In the IVI Investment Strategy, Critical Technology Elements And Activities of the DOT, it says “The IVI will continue to expand these efforts particularly in areas such as human factors, sensor performance, modeling and driver acceptance”. An alternate, more effective, concentration for investments would be to facilitate the deployment of those technologies that will reduce and eventually eliminate highway fatalities. Driver acceptance and human factors will be discussed below. Too much time and resources have already been devoted to these areas. Modeling can be extremely valuable and sensor performance is in a general sense a key to eliminating fatalities.
On Jul. 15, 1998, the IVI light vehicle steering committee met and recommended that the IVI program should be conducted as a government industry partnership like the PNGV. This is believed to be quite wrong and it is believed that the IVI should now move vigorously toward the deployment of proven technology.

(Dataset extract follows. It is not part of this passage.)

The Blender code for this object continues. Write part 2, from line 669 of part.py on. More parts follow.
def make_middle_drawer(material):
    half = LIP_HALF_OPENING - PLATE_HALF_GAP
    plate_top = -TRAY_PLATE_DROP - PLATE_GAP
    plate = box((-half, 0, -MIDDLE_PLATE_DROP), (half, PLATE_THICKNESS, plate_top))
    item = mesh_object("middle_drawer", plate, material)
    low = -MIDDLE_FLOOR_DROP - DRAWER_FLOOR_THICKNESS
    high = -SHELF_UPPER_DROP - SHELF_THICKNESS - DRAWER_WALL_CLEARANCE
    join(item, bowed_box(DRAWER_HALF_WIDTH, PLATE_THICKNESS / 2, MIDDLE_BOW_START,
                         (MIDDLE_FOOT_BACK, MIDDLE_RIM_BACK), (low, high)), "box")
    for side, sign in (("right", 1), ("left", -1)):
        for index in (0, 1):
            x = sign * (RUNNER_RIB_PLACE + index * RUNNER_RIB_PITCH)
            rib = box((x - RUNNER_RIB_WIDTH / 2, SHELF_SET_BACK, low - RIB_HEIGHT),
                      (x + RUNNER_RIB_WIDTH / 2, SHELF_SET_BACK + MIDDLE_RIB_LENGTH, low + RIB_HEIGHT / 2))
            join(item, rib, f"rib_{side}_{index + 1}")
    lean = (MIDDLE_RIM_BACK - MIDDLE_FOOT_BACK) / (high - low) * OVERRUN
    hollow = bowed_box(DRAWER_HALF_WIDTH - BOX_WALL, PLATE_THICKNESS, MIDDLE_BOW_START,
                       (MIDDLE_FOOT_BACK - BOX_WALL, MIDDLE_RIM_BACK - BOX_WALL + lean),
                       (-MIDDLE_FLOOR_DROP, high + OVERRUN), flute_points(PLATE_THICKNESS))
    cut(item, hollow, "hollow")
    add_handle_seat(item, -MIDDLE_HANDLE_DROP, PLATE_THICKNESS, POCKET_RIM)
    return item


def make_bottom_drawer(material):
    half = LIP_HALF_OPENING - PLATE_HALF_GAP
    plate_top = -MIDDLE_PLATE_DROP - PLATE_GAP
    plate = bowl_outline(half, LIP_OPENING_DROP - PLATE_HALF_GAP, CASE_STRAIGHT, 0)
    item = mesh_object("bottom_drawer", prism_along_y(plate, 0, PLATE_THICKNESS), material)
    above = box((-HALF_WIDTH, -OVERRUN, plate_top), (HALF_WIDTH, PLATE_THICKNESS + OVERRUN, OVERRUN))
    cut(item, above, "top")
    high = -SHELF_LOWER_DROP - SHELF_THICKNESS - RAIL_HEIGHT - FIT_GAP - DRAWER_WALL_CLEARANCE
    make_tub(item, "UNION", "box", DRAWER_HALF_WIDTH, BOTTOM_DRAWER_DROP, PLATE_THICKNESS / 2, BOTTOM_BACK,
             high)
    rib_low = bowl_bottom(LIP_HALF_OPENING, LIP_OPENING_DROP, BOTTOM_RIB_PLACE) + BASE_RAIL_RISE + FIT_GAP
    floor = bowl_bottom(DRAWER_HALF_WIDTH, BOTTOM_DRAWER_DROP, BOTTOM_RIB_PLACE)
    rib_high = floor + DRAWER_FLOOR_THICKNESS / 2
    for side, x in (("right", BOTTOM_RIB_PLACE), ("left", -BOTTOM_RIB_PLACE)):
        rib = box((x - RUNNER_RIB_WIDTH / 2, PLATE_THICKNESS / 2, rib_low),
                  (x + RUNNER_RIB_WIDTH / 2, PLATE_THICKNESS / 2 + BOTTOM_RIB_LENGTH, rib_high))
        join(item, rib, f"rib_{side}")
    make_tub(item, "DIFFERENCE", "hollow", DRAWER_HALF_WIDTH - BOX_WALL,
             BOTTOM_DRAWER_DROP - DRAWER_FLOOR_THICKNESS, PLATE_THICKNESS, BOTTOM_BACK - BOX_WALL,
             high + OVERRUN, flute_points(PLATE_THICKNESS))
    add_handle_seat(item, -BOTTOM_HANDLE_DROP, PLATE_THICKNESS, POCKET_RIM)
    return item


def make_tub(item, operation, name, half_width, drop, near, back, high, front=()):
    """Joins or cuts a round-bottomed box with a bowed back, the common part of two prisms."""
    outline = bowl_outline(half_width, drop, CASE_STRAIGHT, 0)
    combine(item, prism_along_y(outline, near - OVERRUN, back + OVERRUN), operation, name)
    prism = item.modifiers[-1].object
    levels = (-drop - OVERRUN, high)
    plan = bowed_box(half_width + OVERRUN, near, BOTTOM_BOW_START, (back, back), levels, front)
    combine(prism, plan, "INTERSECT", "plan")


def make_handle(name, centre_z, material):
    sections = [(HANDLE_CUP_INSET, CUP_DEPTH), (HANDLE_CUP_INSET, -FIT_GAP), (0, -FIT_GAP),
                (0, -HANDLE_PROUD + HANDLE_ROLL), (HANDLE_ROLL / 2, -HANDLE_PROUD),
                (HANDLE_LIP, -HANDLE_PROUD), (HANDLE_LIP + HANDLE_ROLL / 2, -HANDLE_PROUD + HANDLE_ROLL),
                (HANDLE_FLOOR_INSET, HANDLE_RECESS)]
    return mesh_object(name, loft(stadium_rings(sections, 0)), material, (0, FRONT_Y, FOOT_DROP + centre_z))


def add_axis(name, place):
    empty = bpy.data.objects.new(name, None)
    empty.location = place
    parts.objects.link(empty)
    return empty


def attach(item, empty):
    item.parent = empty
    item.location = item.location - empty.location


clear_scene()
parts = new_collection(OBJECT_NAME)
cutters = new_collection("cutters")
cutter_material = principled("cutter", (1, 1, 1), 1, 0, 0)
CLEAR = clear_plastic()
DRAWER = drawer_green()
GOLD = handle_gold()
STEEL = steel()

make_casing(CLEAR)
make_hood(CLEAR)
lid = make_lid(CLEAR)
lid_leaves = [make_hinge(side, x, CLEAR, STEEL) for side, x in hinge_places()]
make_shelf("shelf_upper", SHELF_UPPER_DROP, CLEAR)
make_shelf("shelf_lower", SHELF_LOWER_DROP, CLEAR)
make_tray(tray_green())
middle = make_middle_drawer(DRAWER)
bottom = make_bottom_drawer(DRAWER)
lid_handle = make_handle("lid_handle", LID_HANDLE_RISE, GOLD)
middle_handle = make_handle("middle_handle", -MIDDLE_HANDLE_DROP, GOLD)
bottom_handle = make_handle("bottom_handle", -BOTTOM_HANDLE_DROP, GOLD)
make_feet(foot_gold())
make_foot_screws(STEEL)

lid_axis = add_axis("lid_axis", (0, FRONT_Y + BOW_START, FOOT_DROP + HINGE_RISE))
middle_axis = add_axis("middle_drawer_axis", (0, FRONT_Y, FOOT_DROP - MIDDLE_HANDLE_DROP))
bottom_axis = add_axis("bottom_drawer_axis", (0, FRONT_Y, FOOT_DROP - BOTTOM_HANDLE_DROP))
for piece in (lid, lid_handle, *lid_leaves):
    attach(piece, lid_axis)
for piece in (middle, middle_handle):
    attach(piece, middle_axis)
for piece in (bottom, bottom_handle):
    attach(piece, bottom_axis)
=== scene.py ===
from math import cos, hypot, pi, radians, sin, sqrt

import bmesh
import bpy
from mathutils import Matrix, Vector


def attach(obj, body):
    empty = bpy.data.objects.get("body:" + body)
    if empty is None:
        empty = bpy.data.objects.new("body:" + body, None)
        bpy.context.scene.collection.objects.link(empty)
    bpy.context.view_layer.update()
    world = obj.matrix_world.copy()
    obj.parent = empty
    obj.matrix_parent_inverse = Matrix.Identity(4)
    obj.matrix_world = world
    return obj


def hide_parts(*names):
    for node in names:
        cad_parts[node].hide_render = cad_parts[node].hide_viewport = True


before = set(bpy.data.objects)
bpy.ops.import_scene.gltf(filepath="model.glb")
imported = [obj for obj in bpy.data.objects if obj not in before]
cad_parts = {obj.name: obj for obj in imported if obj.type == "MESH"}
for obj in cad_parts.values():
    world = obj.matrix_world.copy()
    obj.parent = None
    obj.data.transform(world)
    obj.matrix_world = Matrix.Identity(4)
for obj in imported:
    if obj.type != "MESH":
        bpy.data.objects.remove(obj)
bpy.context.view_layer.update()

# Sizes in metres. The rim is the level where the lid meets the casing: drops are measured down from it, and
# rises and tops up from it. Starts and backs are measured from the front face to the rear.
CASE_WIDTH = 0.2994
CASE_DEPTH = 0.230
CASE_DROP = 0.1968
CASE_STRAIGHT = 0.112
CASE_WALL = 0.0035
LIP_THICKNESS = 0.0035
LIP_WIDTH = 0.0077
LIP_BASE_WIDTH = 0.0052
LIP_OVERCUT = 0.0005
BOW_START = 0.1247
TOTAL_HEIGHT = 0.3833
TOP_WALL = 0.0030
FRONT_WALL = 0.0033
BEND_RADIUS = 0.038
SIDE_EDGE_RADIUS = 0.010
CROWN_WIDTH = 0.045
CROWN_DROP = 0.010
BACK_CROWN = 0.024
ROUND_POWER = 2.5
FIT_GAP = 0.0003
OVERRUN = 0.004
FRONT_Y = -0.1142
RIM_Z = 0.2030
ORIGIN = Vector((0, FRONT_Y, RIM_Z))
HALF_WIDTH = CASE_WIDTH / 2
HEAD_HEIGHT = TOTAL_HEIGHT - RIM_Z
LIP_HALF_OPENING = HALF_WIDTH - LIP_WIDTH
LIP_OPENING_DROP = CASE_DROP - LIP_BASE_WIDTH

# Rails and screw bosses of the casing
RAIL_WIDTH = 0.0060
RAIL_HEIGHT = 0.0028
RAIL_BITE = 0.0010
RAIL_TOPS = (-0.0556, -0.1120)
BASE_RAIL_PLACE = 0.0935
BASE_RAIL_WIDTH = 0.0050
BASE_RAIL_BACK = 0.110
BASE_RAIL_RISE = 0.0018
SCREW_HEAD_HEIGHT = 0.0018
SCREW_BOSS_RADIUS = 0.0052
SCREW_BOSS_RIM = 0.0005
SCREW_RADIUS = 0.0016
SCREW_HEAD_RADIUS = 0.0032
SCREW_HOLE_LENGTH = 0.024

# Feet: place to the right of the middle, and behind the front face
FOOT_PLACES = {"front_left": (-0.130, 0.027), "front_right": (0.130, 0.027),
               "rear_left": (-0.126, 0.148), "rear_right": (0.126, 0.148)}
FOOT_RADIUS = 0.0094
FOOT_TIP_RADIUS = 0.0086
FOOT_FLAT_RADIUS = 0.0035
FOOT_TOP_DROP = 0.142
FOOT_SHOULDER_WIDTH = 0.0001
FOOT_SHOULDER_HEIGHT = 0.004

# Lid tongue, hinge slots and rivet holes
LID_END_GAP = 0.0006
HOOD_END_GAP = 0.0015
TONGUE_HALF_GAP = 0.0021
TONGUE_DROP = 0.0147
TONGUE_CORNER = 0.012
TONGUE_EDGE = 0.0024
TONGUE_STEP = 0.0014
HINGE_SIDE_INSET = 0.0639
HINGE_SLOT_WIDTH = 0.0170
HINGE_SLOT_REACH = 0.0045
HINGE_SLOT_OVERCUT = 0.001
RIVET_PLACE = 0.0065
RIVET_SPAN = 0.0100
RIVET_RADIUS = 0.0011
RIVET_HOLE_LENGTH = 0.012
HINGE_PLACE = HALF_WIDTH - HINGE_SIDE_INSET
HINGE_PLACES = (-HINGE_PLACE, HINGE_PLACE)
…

The final recommendations of the committee was “In the next five years, the IVI program should be judged on addressing selected impediments preventing deployment, not on the effect of IVI services on accident rates.” This is believed to be a mistake. The emphasis for the next five years should be to deploy proven technologies and to start down the Road to Zero Fatalities™. Five years from now technology should be deployed on production vehicles sold to the public that have a significant effect toward reducing fatalities and injuries.
As described in the paper “Preview Based Control of A Tractor Trailer Using DGPS For Preventing Road Departure Accidents” the basis of the technology proposed has been demonstrated.